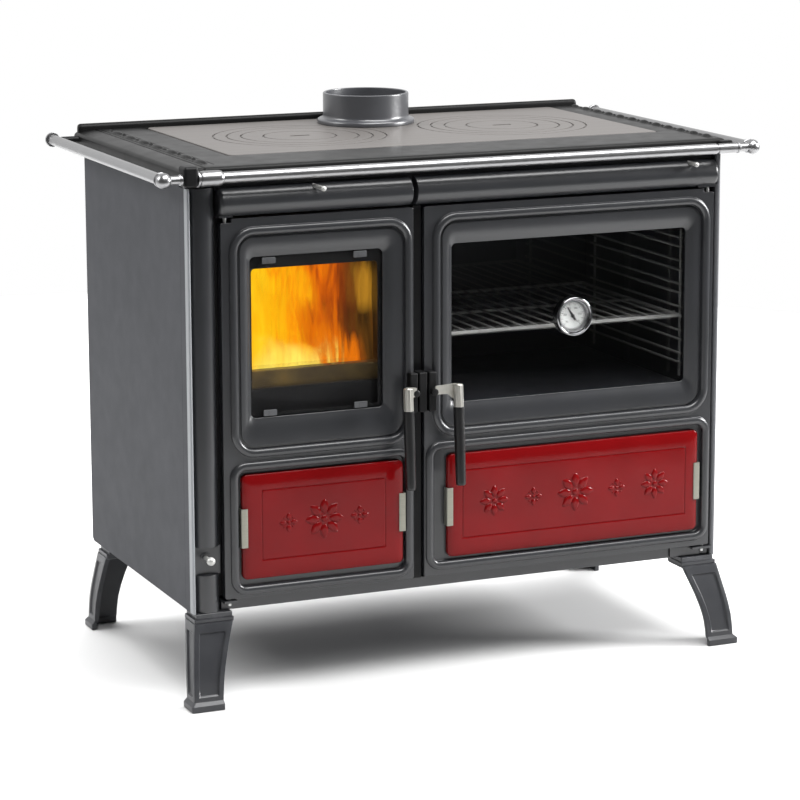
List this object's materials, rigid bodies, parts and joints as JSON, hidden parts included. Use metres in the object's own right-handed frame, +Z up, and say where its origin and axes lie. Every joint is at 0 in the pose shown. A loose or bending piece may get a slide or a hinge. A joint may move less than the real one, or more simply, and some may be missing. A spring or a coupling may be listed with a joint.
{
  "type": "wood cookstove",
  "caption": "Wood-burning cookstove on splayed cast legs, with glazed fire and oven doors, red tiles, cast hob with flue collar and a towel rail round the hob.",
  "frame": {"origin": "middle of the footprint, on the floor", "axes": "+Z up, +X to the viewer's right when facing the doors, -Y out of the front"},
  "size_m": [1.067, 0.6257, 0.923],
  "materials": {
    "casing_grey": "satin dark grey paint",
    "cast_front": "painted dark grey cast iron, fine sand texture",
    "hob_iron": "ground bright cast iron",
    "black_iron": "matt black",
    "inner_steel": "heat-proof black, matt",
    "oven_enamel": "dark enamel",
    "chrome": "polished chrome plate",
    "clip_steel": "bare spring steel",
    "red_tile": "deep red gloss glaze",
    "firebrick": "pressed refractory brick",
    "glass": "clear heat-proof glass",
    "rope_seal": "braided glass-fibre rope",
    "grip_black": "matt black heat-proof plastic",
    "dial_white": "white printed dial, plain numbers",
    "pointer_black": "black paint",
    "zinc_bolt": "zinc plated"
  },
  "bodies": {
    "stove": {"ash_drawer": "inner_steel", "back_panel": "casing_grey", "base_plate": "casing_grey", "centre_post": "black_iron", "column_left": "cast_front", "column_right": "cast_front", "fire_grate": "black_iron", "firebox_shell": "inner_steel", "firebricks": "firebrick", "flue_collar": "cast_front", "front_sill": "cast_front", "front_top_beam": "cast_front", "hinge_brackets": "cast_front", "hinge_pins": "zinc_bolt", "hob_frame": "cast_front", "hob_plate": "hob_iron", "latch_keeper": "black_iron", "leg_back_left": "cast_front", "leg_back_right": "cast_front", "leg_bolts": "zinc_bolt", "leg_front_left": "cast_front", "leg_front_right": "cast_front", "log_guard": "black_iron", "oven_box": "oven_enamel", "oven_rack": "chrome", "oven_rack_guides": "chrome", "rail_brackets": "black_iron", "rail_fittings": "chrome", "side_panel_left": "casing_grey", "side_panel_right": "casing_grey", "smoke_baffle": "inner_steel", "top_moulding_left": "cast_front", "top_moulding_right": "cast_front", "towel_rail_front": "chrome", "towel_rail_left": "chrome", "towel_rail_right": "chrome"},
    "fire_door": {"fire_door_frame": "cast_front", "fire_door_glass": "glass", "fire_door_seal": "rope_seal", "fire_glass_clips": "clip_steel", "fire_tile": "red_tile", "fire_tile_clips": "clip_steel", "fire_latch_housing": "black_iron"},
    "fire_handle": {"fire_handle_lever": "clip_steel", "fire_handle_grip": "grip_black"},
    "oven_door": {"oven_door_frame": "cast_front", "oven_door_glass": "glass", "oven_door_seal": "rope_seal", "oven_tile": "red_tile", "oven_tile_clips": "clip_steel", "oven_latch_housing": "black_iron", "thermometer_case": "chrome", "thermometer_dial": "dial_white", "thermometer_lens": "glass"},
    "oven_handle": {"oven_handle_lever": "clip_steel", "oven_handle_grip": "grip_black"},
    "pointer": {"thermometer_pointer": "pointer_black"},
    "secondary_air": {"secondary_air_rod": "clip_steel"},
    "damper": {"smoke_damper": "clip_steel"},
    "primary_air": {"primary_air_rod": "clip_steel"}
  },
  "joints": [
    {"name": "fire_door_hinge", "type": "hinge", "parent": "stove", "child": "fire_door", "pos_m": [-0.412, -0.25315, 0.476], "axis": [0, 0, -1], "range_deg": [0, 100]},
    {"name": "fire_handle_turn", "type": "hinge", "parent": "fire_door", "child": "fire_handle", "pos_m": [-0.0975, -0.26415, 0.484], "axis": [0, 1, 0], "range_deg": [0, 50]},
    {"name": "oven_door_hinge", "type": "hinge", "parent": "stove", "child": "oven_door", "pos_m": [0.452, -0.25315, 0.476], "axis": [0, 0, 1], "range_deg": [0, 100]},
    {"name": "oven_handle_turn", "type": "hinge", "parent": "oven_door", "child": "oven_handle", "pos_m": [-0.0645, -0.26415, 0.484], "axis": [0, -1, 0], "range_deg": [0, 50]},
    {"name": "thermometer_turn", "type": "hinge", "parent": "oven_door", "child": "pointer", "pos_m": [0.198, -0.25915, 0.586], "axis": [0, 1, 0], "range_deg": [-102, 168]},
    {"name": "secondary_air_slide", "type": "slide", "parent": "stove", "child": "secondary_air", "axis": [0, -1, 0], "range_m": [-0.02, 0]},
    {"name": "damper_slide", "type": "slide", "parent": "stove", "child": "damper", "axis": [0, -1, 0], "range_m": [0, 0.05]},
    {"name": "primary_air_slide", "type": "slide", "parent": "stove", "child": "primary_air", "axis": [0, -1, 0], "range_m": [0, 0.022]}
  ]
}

------------

# WHAT IS NEEDED
From the material above, copy each line that includes the word "bodies".

# ANSWER BELOW
List this object's materials, rigid bodies, parts and joints as JSON, hidden parts included. Use metres in the object's own right-handed frame, +Z up, and say where its origin and axes lie. Every joint is at 0 in the pose shown. A loose or bending piece may get a slide or a hinge. A joint may move less than the real one, or more simply, and some may be missing. A spring or a coupling may be listed with a joint.
  "bodies": {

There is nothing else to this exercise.